Today the illustrious Laura Berman who is the famed right-hand woman to Oprah's libidinous show topics and sex therapist from the famed Berman institute asked me the strangest question. She asked, "Would you be more willing to forgive your partner if they cheated with someone of the same sex? Of course this question was posted on her Facebook wall for everyone to add comments should they wish but I knew she wrote the question specifically for me. How do I know this to be the absolute truth? The answer is simple, I'm narcissistic.
I think for most who have faced this particular scenario it isn't about the sex but the betrayal and feeling of anxiety that comes from a fear of abandonment. If you take that out of the equation, and you are certain that you won't lose anything, you're more likely to experience compersion than you are jealousy.
For the record, she's never once taken me up on my offer to sleep with other women, well, not without me right there. The funny thing about having permission to do something is that once you have permission from someone you love, you're more likely to only do that thing with them and share it WITH them. All of my friends who's wives don't allow them to go to strip clubs LOVE going to strip clubs. My wife could care less and I have absolutely no desire to go somewhere and pay someone I don't care about to fain interest in me.
The idea that we can control our partner's sexual desires is absolutely absurd. Nobody has anymore control over what they desire than they could choose what their favorite color or flavor. We do have the ability to control our actions and though we may be powerless over our cravings for chocolate, we can certainly choose to abstain from eating it. But do not fool yourself into believing that you can choose abstinence for anyone other than yourself. You certainly cannot choose it for your partner. If they have a strong enough desire and curiosity to try something paired with the gumption, they will try it.

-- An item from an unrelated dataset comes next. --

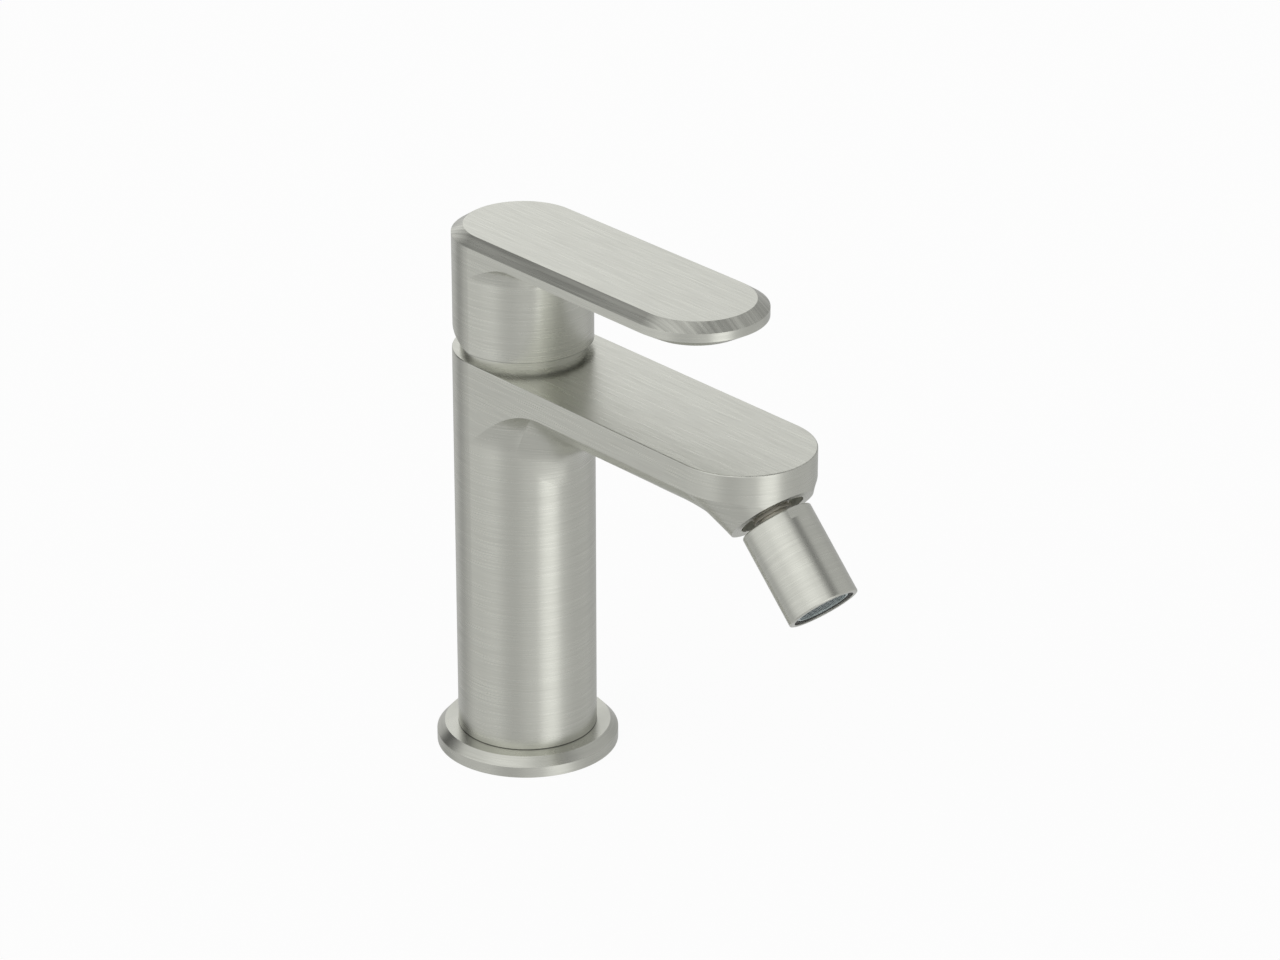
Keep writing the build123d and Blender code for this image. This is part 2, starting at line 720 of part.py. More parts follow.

Those with very strong wills can most certainly choose to ignore their desires, but does that not beg the question, "is what they wish to try so depraved that you wish them to be denied of it?" Perhaps it is. Or perhaps what they wish to do is very much a part of their nature, and perhaps this nature doesn't need to threaten your relationship and all that you have built together. If possible, would it not be better to find a way that both your misgivings and their desires can be nurtured?

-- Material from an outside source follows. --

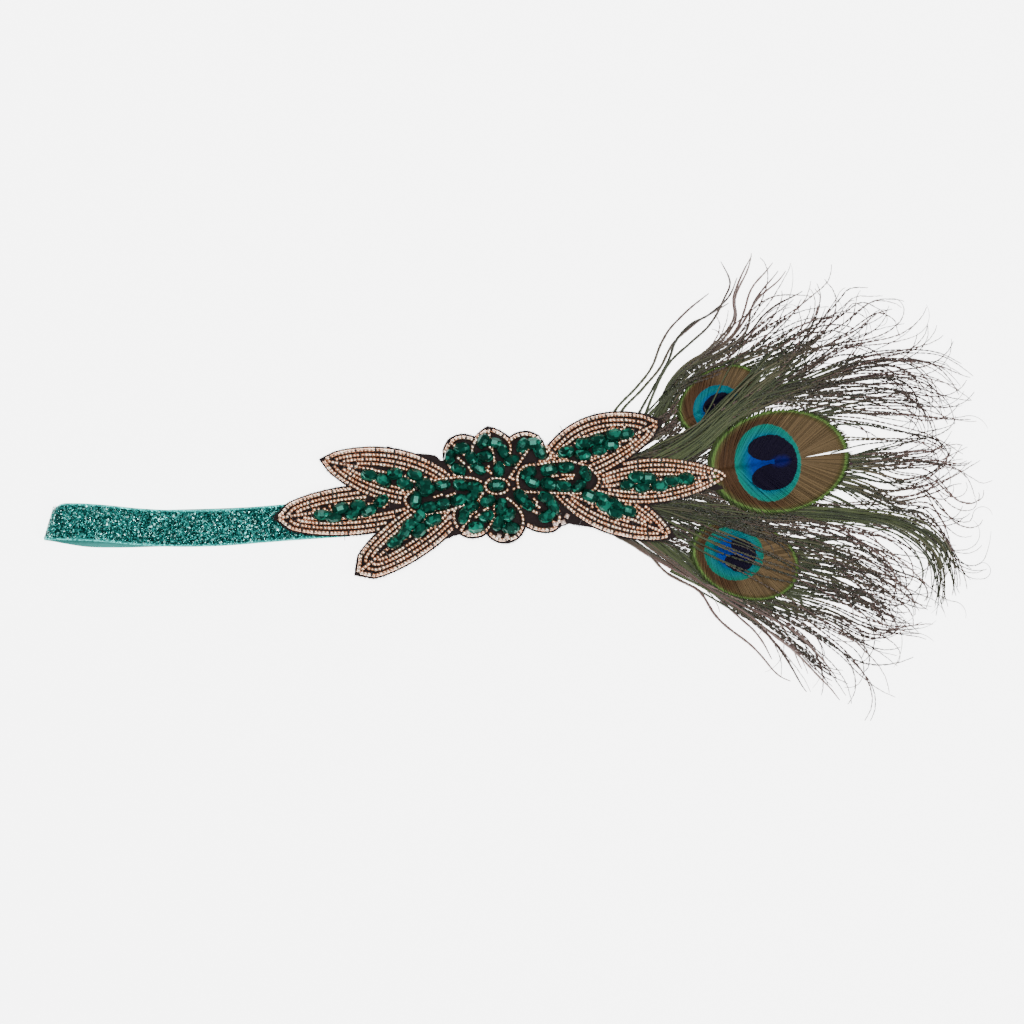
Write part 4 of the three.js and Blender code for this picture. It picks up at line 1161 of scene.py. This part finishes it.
for name, feather in FEATHERS.items():
    draws = np.random.default_rng(feather["seed"])
    angle = math.radians(feather["aim"])
    turn = np.array([[math.cos(angle), -math.sin(angle)], [math.sin(angle), math.cos(angle)]])
    quill_end = np.array(feather["quill"])
    length = feather["length"]
    a, b = feather["half"]
    shift = length + feather["shift"]
    scale = feather["scale"]

    def on_table(local):
        """Places in the feather's own frame, quill along X, moved to where it lies."""
        return np.concatenate([local[:, :2] @ turn.T + quill_end, local[:, 2:]], axis=1)

    quill_tip = length + feather["ring"][0] + 0.8 * feather["ring"][2]
    t = np.linspace(0, 1, QUILL_POINTS)
    height = np.interp(t, [0, 0.35, 0.6, 1], [0.9, 0.9, feather["eye"] - 0.35, feather["eye"] - 0.1])
    radius = np.interp(t, [0, 0.5, 1], [0.72, 0.5, 0.16])
    quill = on_table(np.stack([t * quill_tip, 0 * t, height], axis=1))
    sides = QUILL_SIDES
    turns = np.arange(sides)[None, :, None] * 2 * np.pi / sides
    level = np.array([*(turn @ np.array([0, 1.0])), 0])
    upright = np.array([0, 0, 1.0])
    tube = quill[:, None, :] + radius[:, None, None] * (np.cos(turns) * level + np.sin(turns) * upright)
    faces = []
    for start in range(0, sides * (len(t) - 1), sides):
        for j in range(sides):
            k = (j + 1) % sides
            faces.append((start + j, start + k, start + sides + k, start + sides + j))
    faces += [tuple(range(sides))[::-1], tuple(range(sides * (len(t) - 1), sides * len(t)))]
    stalk = solid(name + "_quill", tube.reshape(-1, 3), faces, [quill_horn],
                  values={"along": np.repeat(t, sides)})
    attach(stalk, "root")
    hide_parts(name)

    eye = new_batch()
    for side, slit in zip((1, -1), feather["slit"]):
        phis = np.linspace(math.radians(172), math.radians(slit), 400)
        rim_line = np.stack([a * np.cos(phis), b * np.sin(phis)], axis=1)
        run = run_along(rim_line)
        barbs = int(run[-1] / EYE_PITCH)
        for k in range(barbs):
            share = (k + draws.uniform(-0.2, 0.2)) / (barbs - 1)
            share = min(max(share, 0), 1)
            phi = np.interp(share * run[-1], run, phis)
            grow = draws.uniform(1.01, 1.07)
            end = np.array([shift + grow * a * math.cos(phi), side * grow * b * math.sin(phi)])
            root = np.array([np.interp(share, [0, 0.5, 0.85, 1], [
                shift - a * 1.02, length - 0.45 * a, quill_tip - 1.5, quill_tip]), 0.0])
            chord = end - root
            bend = math.atan2(chord[1], chord[0]) + side * math.radians(11 * (1 - share))
            middle = root + 0.5 * np.linalg.norm(chord) * np.array([math.cos(bend), math.sin(bend)])
            s = np.linspace(0, 1, EYE_BARB_POINTS)[:, None]
            line = (1 - s) ** 2 * root + 2 * s * (1 - s) * middle + s**2 * end
            s = s[:, 0]
            dome = 0.9 * scale * (1 - s**2) * 0.4 - 0.35 * s**3
            z = feather["eye"] + dome + draws.normal(0, 0.03)
            path = on_table(np.column_stack([line, z]))
            width = np.interp(s, [0, 0.25, 0.9, 1], [0.16, 0.24, 0.34, 0.12])
            eye["next_tone"] = draws.uniform(0, 1)
            strand(path, width, np.full(len(path), 0.1), np.full(len(path), side * 0.16), eye)
    for side, slit in zip((1, -1), feather["slit"]):
        n = WEB_POINTS
        rows = WEB_ROWS
        phis = np.linspace(math.radians(176), math.radians(slit), n)
        edge = np.stack([shift + WEB_EDGE * a * np.cos(phis), side * WEB_EDGE * b * np.sin(phis)], axis=1)
        spine = np.stack([np.linspace(shift - WEB_EDGE * a, quill_tip, n), np.zeros(n)], axis=1)
        web = []
        for k in range(rows + 1):
            line = spine + (edge - spine) * k / rows
            r = k / rows
            z = feather["eye"] + 0.36 * scale * (1 - r**2) - 0.35 * r**3 - 0.14
            web.append(on_table(np.column_stack([line, np.full(n, z)])))
        web = np.array(web)
        top = web.reshape(-1, 3)
        bottom = top - (0, 0, WEB_THICK)
        size = n * (rows + 1)
        first = eye["count"]
        cells = []
        for k in range(rows):
            for i in range(n - 1):
                quad = [k * n + i, k * n + i + 1, (k + 1) * n + i + 1, (k + 1) * n + i]
                quad = quad if side < 0 else quad[::-1]
                cells.append(quad)
                cells.append([size + c for c in quad[::-1]])
        border = [*range(n), *[k * n + n - 1 for k in range(1, rows + 1)],
                  *range(rows * n + n - 2, rows * n - 1, -1), *[k * n for k in range(rows - 1, 0, -1)]]
        for c, d in zip(border, border[1:] + border[:1]):
            quad = [d, c, size + c, size + d]
            cells.append(quad if side < 0 else quad[::-1])
        eye["points"] += [top, bottom]
        eye["faces"] += [[first + c for c in quad] for quad in cells]
        eye["along"].append(np.zeros(2 * size))
        eye["tone"].append(np.full(2 * size, 0.35))
        eye["count"] += 2 * size
    batch_piece(name + "_eye", eye, eye_finish(name + "_eye_colours", feather))

    loose = new_batch()
    part = 1
    s = np.linspace(0, 1, LINE_POINTS)

    def run_line(knots):
        """A smooth line through knots in steps of 0.42 mm, with a point for each share in s."""
        line = flat_line(np.array(knots) * PIXEL, 1.0)
        return np.stack([np.interp(s, np.linspace(0, 1, len(line)), line[:, k]) for k in (0, 1)], axis=1)

    sweeps = [(run_line(knots), strands) for knots, strands in feather["sweeps"]]
    bundles = [(first, second, strands, strands < LONE_RUN, 0)
               for (first, strands), (second, _) in zip(sweeps, sweeps[1:]) if strands]
    for knots, spread, strands, pinch in feather["locks"]:
        line = run_line(knots)
        ahead = ways_along(line)
        half_wide = spread * PIXEL * (1 - pinch * s**2)
        beside = np.stack([-ahead[:, 1], ahead[:, 0]], axis=1) * half_wide[:, None]
        bundles.append((line - beside, line + beside, strands, False, pinch))
    for first, second, strands, lone, lock in bundles:
        strands = strands if lone or lock else round(strands * BARB_CROWD)
        groups = max(1, round(strands / 6))
        tight = lock > TIGHT_LOCK
        dusky = lock == BASE_LOCK and name != "feather_upper"
        loose_share = 0.15 if lone else 0.25 if tight else 0.6 if lock else 1.0
        centres = draws.uniform(0, 1, groups)
        drifts = draws.normal(0, 2.4 * loose_share, (groups, 2))
        waves = draws.normal(0, 2.0 * loose_share, (groups, 2))
        curls = draws.normal(0, 1.1 * loose_share, groups)
        for k in range(strands):
            share = (k + draws.uniform(0, 0.9)) / strands
            group = np.argmin(np.abs(centres - share))
            gather = s**1.3 * draws.uniform(0.1, 0.75) * (0 if lone or lock else 1)
            shares = (share + (centres[group] - share) * gather)[:, None]
            line = first * (1 - shares) + second * shares
            line = line + (drifts[group] + draws.normal(0, 1.1 * loose_share, 2)) * s[:, None] ** 1.6
            wave = waves[group] + draws.normal(0, 0.6 * loose_share, 2)
            line = line + wave * np.sin(np.pi * s * draws.uniform(1, 2.2))[:, None]
            if lone:
                reach = 1.0
            elif lock:
                reach = draws.uniform(0.92 if tight else 0.8, 1.0)
            else:
                reach = min(1.0, draws.beta(5, 1.2) * 1.1)
            run = run_along(line)
            turns_in_all = max(5, int(run[-1] * reach / (sum(BARB_TURN) * draws.uniform(0.8, 1.25))))
            even = np.concatenate([[0], np.cumsum(np.tile(BARB_TURN, turns_in_all))])
            even *= run[-1] * reach / even[-1]
            count = len(even)
            line = np.stack([np.interp(even, run, line[:, k]) for k in (0, 1)], axis=1)
            q = even / even[-1]
            steps = np.diff(line, axis=0)
            stride = np.linalg.norm(steps, axis=1)
            heading = np.unwrap(np.arctan2(steps[:, 1], steps[:, 0]))
            late = np.clip((q[1:] - 0.7) / 0.3, 0, 1)
            curl = curls[group] + draws.normal(0, 0.6 * loose_share)
            ripple = 0.06 * np.sin(q[1:] * draws.uniform(9, 30) + draws.uniform(0, 6)) * q[1:]
            heading = heading + curl * late**2 + ripple + np.cumsum(draws.normal(0, 0.016, count - 1)) * q[1:]
            line = line[0] + np.concatenate([[[0, 0]], np.cumsum(np.stack(
                [stride * np.cos(heading), stride * np.sin(heading)], axis=1), axis=0)])
            outside = (line[:, 0] > PLUME_END) | (np.abs(line[:, 1]) > PLUME_SIDE)
            if outside.any():
                count = max(8, int(np.argmax(outside)))
                line = line[:count]
                q = q[:count] / q[count - 1]
            base = feather["bed"] + draws.uniform(-0.3, 1.1)
            arch = draws.uniform(0, 2.2) * np.sin(np.pi * q)
            if tight:
                arch += np.interp(q, [0.15, 0.4, 1], [0, 1.2, 0.8])
            fall = np.interp(q, [0, 0.75, 1], [1, 1 - 0.25 * (base > 1), 0.45])
            local = (line - quill_end) @ turn
            clear = np.hypot((local[:, 0] - shift) / a, local[:, 1] / b)
            under_eye = feather["eye"] - 0.6 + np.maximum(clear - 1.02, 0) * 8
            path = np.column_stack([line, np.maximum(np.minimum(base * fall + arch, under_eye), LOWEST)])
            loose["next_tone"] = draws.uniform(0, 1)
            loose["start"] = 0.5 if lone and name == "feather_lower" else 0.3 if dusky else 0.0
            loose["fade"] = 0.35 if tight else 0.7 if dusky else 1.0
            ragged = draws.uniform(0.85, 1.15, count)
            if lone:
                width = np.interp(q, [0, 0.1, 0.6, 0.9, 1], [0.64, 0.64, 0.58, 0.45, 0.2]) * ragged
                strand(path, width, width * 0.7, np.full(count, 0.3), loose)
                hairs(path, q, draws, loose)
            else:
                width = np.interp(q, [0, 0.1, 0.45, 0.85, 1], [0.42, 0.48, 0.46, 0.37, 0.18]) * ragged
                width *= draws.uniform(0.75, 1.15)
                flat = 0.85 if tight else draws.uniform(0.22, 0.45)
                rolled = np.array([-30, 30, 90])[np.arange(count) % 3] + 180 * (np.arange(count) // 3)
                twist = np.where(q < flat, 0.5, np.radians(rolled))
                thick = width * np.interp(q, [0, 0.75, 0.9, 1], [0.45, 0.5, 0.8, 1.0]) + 0.09
                strand(path, width, thick, twist, loose)
            if draws.uniform() < WISP_SHARE and not lone and not outside.any():
                turns = heading[-1] + np.linspace(0, draws.normal(0, 1.8), 12)
                stride = draws.uniform(0.6, 1.2)
                wisp = line[-3] + np.concatenate([[[0, 0]], np.cumsum(stride * np.stack(
                    [np.cos(turns), np.sin(turns)], axis=1), axis=0)])
                height = np.linspace(path[-3, 2], draws.uniform(0.3, 1.5), len(wisp))
                thin = np.linspace(0.17, 0.07, len(wisp))
                if np.max(wisp[:, 0]) < PLUME_END and np.max(np.abs(wisp[:, 1])) < PLUME_SIDE:
                    strand(np.column_stack([wisp, height]), thin, thin, np.zeros(len(wisp)), loose)
            if loose["count"] > BATCH_POINTS:
                batch_piece(f"{name}_barbs_{part}", loose, loose_barb)
                loose = new_batch()
                part += 1
    batch_piece(f"{name}_barbs_{part}", loose, loose_barb)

I simply state this as an idea, one who's time has certainly arrived. When 72-75 percent of those claiming to be in monogamous pairings are merely pretending to be that which society has determined is the only valid relationship, we must become aware that the vast majority of us are living a lie. And for what? The other 25%? Since when did we give a frak about what the minority thinks when it comes to how we spend our free time?
I think it is better to face reality than to live a lie. Reality is something that I can predict, I can influence, and in reality I can find methods that improve my relationship. Lies, on the other hand, are about as useful as a car speeding down the highway with no steering wheel.
I welcome your stones, but I prefer your kind challenges delivered thoughtfully much, much more.